Modeling code records:
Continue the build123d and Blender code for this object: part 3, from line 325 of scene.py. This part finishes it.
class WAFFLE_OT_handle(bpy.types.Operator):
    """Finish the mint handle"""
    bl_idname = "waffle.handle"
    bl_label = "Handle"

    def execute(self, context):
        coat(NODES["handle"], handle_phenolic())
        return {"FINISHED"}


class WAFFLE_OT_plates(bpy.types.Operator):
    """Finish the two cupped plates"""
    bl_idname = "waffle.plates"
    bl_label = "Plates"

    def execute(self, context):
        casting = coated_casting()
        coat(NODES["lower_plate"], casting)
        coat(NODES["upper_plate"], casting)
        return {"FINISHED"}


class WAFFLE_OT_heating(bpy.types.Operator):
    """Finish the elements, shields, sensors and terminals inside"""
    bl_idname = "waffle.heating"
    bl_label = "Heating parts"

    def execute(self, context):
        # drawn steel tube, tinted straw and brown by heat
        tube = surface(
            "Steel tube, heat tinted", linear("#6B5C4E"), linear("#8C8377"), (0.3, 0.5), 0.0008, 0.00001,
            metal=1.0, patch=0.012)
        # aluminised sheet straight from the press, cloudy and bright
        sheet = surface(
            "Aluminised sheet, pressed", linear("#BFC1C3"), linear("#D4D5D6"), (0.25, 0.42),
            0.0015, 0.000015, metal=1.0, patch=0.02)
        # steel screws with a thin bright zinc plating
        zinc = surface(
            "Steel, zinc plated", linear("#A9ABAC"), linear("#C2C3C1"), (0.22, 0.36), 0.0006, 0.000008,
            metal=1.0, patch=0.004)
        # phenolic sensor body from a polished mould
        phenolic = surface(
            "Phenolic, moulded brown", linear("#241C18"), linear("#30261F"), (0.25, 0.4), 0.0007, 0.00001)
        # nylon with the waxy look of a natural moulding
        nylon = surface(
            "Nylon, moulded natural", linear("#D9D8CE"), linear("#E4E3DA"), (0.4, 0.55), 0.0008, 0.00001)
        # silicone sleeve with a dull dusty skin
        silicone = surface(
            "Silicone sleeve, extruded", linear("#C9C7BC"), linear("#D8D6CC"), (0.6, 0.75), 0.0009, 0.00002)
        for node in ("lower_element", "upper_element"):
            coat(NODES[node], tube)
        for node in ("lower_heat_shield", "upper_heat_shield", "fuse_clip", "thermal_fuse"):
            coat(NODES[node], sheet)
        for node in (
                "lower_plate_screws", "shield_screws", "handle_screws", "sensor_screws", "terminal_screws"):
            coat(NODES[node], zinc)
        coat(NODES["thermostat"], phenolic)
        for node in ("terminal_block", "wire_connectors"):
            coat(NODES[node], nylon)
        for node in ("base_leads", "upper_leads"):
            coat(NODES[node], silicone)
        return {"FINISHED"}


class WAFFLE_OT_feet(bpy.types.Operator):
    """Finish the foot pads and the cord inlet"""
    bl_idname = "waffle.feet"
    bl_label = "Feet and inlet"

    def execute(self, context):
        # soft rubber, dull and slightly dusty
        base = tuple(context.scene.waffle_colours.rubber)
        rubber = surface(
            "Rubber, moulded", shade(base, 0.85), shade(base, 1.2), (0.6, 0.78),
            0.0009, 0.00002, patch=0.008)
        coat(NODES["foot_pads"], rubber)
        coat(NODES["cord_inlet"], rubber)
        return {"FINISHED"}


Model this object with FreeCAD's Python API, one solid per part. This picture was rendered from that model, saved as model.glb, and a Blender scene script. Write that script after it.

### SET TASK
Every line of the data above should be copied exactly.

### SOLUTION BELOW
Continue the build123d and Blender code for this object: part 3, from line 325 of scene.py. This part finishes it.
class WAFFLE_OT_handle(bpy.types.Operator):
    """Finish the mint handle"""
    bl_idname = "waffle.handle"
    bl_label = "Handle"

    def execute(self, context):
        coat(NODES["handle"], handle_phenolic())
        return {"FINISHED"}


class WAFFLE_OT_plates(bpy.types.Operator):
    """Finish the two cupped plates"""
    bl_idname = "waffle.plates"
    bl_label = "Plates"

    def execute(self, context):
        casting = coated_casting()
        coat(NODES["lower_plate"], casting)
        coat(NODES["upper_plate"], casting)
        return {"FINISHED"}


class WAFFLE_OT_heating(bpy.types.Operator):
    """Finish the elements, shields, sensors and terminals inside"""
    bl_idname = "waffle.heating"
    bl_label = "Heating parts"

    def execute(self, context):
        # drawn steel tube, tinted straw and brown by heat
        tube = surface(
            "Steel tube, heat tinted", linear("#6B5C4E"), linear("#8C8377"), (0.3, 0.5), 0.0008, 0.00001,
            metal=1.0, patch=0.012)
        # aluminised sheet straight from the press, cloudy and bright
        sheet = surface(
            "Aluminised sheet, pressed", linear("#BFC1C3"), linear("#D4D5D6"), (0.25, 0.42),
            0.0015, 0.000015, metal=1.0, patch=0.02)
        # steel screws with a thin bright zinc plating
        zinc = surface(
            "Steel, zinc plated", linear("#A9ABAC"), linear("#C2C3C1"), (0.22, 0.36), 0.0006, 0.000008,
            metal=1.0, patch=0.004)
        # phenolic sensor body from a polished mould
        phenolic = surface(
            "Phenolic, moulded brown", linear("#241C18"), linear("#30261F"), (0.25, 0.4), 0.0007, 0.00001)
        # nylon with the waxy look of a natural moulding
        nylon = surface(
            "Nylon, moulded natural", linear("#D9D8CE"), linear("#E4E3DA"), (0.4, 0.55), 0.0008, 0.00001)
        # silicone sleeve with a dull dusty skin
        silicone = surface(
            "Silicone sleeve, extruded", linear("#C9C7BC"), linear("#D8D6CC"), (0.6, 0.75), 0.0009, 0.00002)
        for node in ("lower_element", "upper_element"):
            coat(NODES[node], tube)
        for node in ("lower_heat_shield", "upper_heat_shield", "fuse_clip", "thermal_fuse"):
            coat(NODES[node], sheet)
        for node in (
                "lower_plate_screws", "shield_screws", "handle_screws", "sensor_screws", "terminal_screws"):
            coat(NODES[node], zinc)
        coat(NODES["thermostat"], phenolic)
        for node in ("terminal_block", "wire_connectors"):
            coat(NODES[node], nylon)
        for node in ("base_leads", "upper_leads"):
            coat(NODES[node], silicone)
        return {"FINISHED"}


class WAFFLE_OT_feet(bpy.types.Operator):
    """Finish the foot pads and the cord inlet"""
    bl_idname = "waffle.feet"
    bl_label = "Feet and inlet"

    def execute(self, context):
        # soft rubber, dull and slightly dusty
        base = tuple(context.scene.waffle_colours.rubber)
        rubber = surface(
            "Rubber, moulded", shade(base, 0.85), shade(base, 1.2), (0.6, 0.78),
            0.0009, 0.00002, patch=0.008)
        coat(NODES["foot_pads"], rubber)
        coat(NODES["cord_inlet"], rubber)
        return {"FINISHED"}


Model this object with FreeCAD's Python API, one solid per part. This picture was rendered from that model, saved as model.glb, and a Blender scene script. Write that script after it.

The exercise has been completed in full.